---------- SOURCE DATA ----------
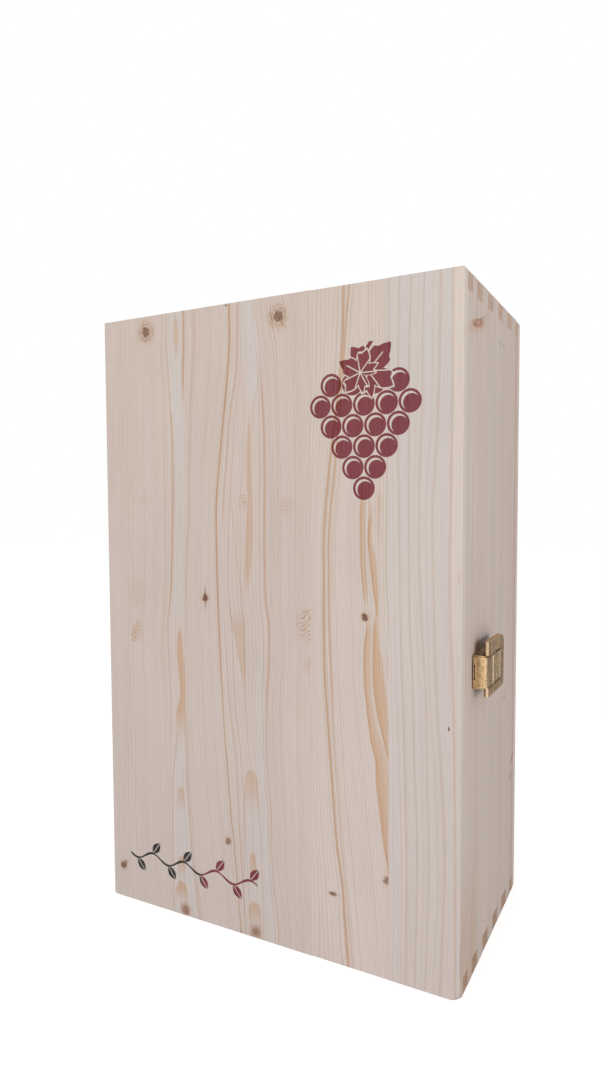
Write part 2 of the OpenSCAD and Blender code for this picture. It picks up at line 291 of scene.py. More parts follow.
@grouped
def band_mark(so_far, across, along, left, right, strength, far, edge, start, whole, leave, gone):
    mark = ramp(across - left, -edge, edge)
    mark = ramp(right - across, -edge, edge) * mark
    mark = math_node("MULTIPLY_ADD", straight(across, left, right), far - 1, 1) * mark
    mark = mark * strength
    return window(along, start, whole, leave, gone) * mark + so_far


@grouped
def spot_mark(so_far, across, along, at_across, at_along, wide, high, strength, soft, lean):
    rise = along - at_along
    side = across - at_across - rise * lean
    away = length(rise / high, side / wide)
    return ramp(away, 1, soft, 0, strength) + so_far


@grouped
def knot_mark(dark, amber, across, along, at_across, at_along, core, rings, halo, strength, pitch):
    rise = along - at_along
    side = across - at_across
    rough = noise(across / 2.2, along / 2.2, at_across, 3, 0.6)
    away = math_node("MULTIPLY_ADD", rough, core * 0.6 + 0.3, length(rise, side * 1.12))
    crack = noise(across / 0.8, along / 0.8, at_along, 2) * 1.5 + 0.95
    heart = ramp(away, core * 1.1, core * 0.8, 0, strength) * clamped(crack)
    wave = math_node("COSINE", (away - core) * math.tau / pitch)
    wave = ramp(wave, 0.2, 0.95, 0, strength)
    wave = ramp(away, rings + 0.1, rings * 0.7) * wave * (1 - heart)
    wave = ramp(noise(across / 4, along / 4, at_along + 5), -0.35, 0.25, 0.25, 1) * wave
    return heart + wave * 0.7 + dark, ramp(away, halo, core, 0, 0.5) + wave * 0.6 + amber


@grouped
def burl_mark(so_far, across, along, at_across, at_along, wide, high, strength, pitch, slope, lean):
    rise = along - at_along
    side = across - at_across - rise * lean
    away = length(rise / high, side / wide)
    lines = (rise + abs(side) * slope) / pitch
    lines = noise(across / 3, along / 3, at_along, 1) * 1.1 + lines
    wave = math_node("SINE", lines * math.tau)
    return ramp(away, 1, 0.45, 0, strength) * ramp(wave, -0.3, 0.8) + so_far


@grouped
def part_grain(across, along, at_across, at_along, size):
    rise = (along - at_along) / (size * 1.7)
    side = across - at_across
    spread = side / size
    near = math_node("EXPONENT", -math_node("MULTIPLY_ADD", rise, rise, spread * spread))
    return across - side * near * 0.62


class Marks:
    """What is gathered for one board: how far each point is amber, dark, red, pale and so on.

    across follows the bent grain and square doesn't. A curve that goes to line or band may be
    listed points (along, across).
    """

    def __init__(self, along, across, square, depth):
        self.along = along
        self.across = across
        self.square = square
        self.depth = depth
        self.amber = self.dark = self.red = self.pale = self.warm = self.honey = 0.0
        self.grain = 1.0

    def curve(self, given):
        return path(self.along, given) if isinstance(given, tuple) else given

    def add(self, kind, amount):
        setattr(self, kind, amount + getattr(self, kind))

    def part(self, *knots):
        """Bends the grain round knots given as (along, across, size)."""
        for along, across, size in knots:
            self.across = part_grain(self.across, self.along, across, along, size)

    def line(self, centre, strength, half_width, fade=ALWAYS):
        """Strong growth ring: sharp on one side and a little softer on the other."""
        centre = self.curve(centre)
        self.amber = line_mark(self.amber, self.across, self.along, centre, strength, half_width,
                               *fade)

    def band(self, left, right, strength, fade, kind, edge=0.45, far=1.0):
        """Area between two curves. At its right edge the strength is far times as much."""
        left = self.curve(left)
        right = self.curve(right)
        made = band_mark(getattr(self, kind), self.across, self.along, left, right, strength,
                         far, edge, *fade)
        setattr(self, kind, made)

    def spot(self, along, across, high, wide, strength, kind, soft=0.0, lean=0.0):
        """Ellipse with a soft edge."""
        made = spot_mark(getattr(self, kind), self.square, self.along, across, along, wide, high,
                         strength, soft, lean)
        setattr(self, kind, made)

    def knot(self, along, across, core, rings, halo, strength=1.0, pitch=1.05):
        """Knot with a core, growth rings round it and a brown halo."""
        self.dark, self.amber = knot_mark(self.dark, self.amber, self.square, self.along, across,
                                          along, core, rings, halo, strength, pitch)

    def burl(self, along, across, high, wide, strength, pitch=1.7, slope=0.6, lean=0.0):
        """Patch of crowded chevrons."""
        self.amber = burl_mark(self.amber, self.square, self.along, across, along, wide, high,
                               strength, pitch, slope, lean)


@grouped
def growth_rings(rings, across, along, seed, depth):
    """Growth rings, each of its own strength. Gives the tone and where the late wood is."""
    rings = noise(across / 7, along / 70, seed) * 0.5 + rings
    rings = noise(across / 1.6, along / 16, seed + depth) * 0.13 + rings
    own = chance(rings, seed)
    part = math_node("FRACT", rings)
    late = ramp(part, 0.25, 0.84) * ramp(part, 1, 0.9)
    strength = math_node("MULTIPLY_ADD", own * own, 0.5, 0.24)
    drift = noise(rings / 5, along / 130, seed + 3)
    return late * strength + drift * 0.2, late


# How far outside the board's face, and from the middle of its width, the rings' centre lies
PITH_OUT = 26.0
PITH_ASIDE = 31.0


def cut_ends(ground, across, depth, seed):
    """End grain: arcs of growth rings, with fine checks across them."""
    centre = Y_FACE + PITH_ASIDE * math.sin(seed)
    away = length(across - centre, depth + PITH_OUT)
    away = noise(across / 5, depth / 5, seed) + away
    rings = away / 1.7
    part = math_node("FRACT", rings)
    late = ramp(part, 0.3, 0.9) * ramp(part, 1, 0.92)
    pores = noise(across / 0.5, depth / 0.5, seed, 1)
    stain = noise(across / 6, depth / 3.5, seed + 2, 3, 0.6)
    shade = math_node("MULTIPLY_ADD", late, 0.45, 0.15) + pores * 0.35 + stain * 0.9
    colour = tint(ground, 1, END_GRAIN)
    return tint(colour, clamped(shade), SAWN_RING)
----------
▶ **GOAL**
Restate the data above word for word.

▶ **OUTPUT OF THE TASK**
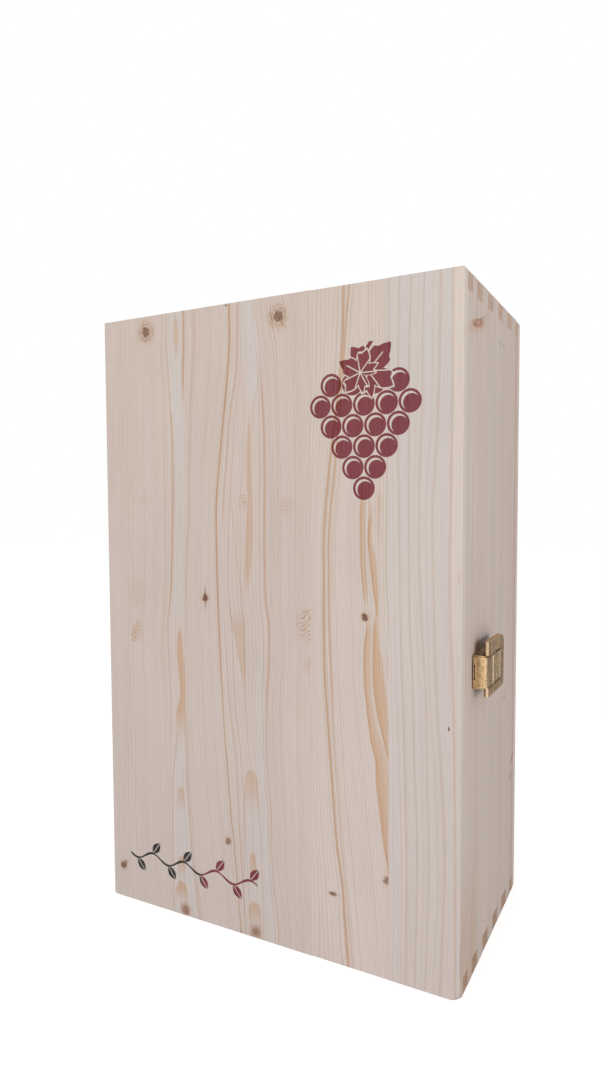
Write part 2 of the OpenSCAD and Blender code for this picture. It picks up at line 291 of scene.py. More parts follow.
@grouped
def band_mark(so_far, across, along, left, right, strength, far, edge, start, whole, leave, gone):
    mark = ramp(across - left, -edge, edge)
    mark = ramp(right - across, -edge, edge) * mark
    mark = math_node("MULTIPLY_ADD", straight(across, left, right), far - 1, 1) * mark
    mark = mark * strength
    return window(along, start, whole, leave, gone) * mark + so_far


@grouped
def spot_mark(so_far, across, along, at_across, at_along, wide, high, strength, soft, lean):
    rise = along - at_along
    side = across - at_across - rise * lean
    away = length(rise / high, side / wide)
    return ramp(away, 1, soft, 0, strength) + so_far


@grouped
def knot_mark(dark, amber, across, along, at_across, at_along, core, rings, halo, strength, pitch):
    rise = along - at_along
    side = across - at_across
    rough = noise(across / 2.2, along / 2.2, at_across, 3, 0.6)
    away = math_node("MULTIPLY_ADD", rough, core * 0.6 + 0.3, length(rise, side * 1.12))
    crack = noise(across / 0.8, along / 0.8, at_along, 2) * 1.5 + 0.95
    heart = ramp(away, core * 1.1, core * 0.8, 0, strength) * clamped(crack)
    wave = math_node("COSINE", (away - core) * math.tau / pitch)
    wave = ramp(wave, 0.2, 0.95, 0, strength)
    wave = ramp(away, rings + 0.1, rings * 0.7) * wave * (1 - heart)
    wave = ramp(noise(across / 4, along / 4, at_along + 5), -0.35, 0.25, 0.25, 1) * wave
    return heart + wave * 0.7 + dark, ramp(away, halo, core, 0, 0.5) + wave * 0.6 + amber


@grouped
def burl_mark(so_far, across, along, at_across, at_along, wide, high, strength, pitch, slope, lean):
    rise = along - at_along
    side = across - at_across - rise * lean
    away = length(rise / high, side / wide)
    lines = (rise + abs(side) * slope) / pitch
    lines = noise(across / 3, along / 3, at_along, 1) * 1.1 + lines
    wave = math_node("SINE", lines * math.tau)
    return ramp(away, 1, 0.45, 0, strength) * ramp(wave, -0.3, 0.8) + so_far


@grouped
def part_grain(across, along, at_across, at_along, size):
    rise = (along - at_along) / (size * 1.7)
    side = across - at_across
    spread = side / size
    near = math_node("EXPONENT", -math_node("MULTIPLY_ADD", rise, rise, spread * spread))
    return across - side * near * 0.62


class Marks:
    """What is gathered for one board: how far each point is amber, dark, red, pale and so on.

    across follows the bent grain and square doesn't. A curve that goes to line or band may be
    listed points (along, across).
    """

    def __init__(self, along, across, square, depth):
        self.along = along
        self.across = across
        self.square = square
        self.depth = depth
        self.amber = self.dark = self.red = self.pale = self.warm = self.honey = 0.0
        self.grain = 1.0

    def curve(self, given):
        return path(self.along, given) if isinstance(given, tuple) else given

    def add(self, kind, amount):
        setattr(self, kind, amount + getattr(self, kind))

    def part(self, *knots):
        """Bends the grain round knots given as (along, across, size)."""
        for along, across, size in knots:
            self.across = part_grain(self.across, self.along, across, along, size)

    def line(self, centre, strength, half_width, fade=ALWAYS):
        """Strong growth ring: sharp on one side and a little softer on the other."""
        centre = self.curve(centre)
        self.amber = line_mark(self.amber, self.across, self.along, centre, strength, half_width,
                               *fade)

    def band(self, left, right, strength, fade, kind, edge=0.45, far=1.0):
        """Area between two curves. At its right edge the strength is far times as much."""
        left = self.curve(left)
        right = self.curve(right)
        made = band_mark(getattr(self, kind), self.across, self.along, left, right, strength,
                         far, edge, *fade)
        setattr(self, kind, made)

    def spot(self, along, across, high, wide, strength, kind, soft=0.0, lean=0.0):
        """Ellipse with a soft edge."""
        made = spot_mark(getattr(self, kind), self.square, self.along, across, along, wide, high,
                         strength, soft, lean)
        setattr(self, kind, made)

    def knot(self, along, across, core, rings, halo, strength=1.0, pitch=1.05):
        """Knot with a core, growth rings round it and a brown halo."""
        self.dark, self.amber = knot_mark(self.dark, self.amber, self.square, self.along, across,
                                          along, core, rings, halo, strength, pitch)

    def burl(self, along, across, high, wide, strength, pitch=1.7, slope=0.6, lean=0.0):
        """Patch of crowded chevrons."""
        self.amber = burl_mark(self.amber, self.square, self.along, across, along, wide, high,
                               strength, pitch, slope, lean)


@grouped
def growth_rings(rings, across, along, seed, depth):
    """Growth rings, each of its own strength. Gives the tone and where the late wood is."""
    rings = noise(across / 7, along / 70, seed) * 0.5 + rings
    rings = noise(across / 1.6, along / 16, seed + depth) * 0.13 + rings
    own = chance(rings, seed)
    part = math_node("FRACT", rings)
    late = ramp(part, 0.25, 0.84) * ramp(part, 1, 0.9)
    strength = math_node("MULTIPLY_ADD", own * own, 0.5, 0.24)
    drift = noise(rings / 5, along / 130, seed + 3)
    return late * strength + drift * 0.2, late


# How far outside the board's face, and from the middle of its width, the rings' centre lies
PITH_OUT = 26.0
PITH_ASIDE = 31.0


def cut_ends(ground, across, depth, seed):
    """End grain: arcs of growth rings, with fine checks across them."""
    centre = Y_FACE + PITH_ASIDE * math.sin(seed)
    away = length(across - centre, depth + PITH_OUT)
    away = noise(across / 5, depth / 5, seed) + away
    rings = away / 1.7
    part = math_node("FRACT", rings)
    late = ramp(part, 0.3, 0.9) * ramp(part, 1, 0.92)
    pores = noise(across / 0.5, depth / 0.5, seed, 1)
    stain = noise(across / 6, depth / 3.5, seed + 2, 3, 0.6)
    shade = math_node("MULTIPLY_ADD", late, 0.45, 0.15) + pores * 0.35 + stain * 0.9
    colour = tint(ground, 1, END_GRAIN)
    return tint(colour, clamped(shade), SAWN_RING)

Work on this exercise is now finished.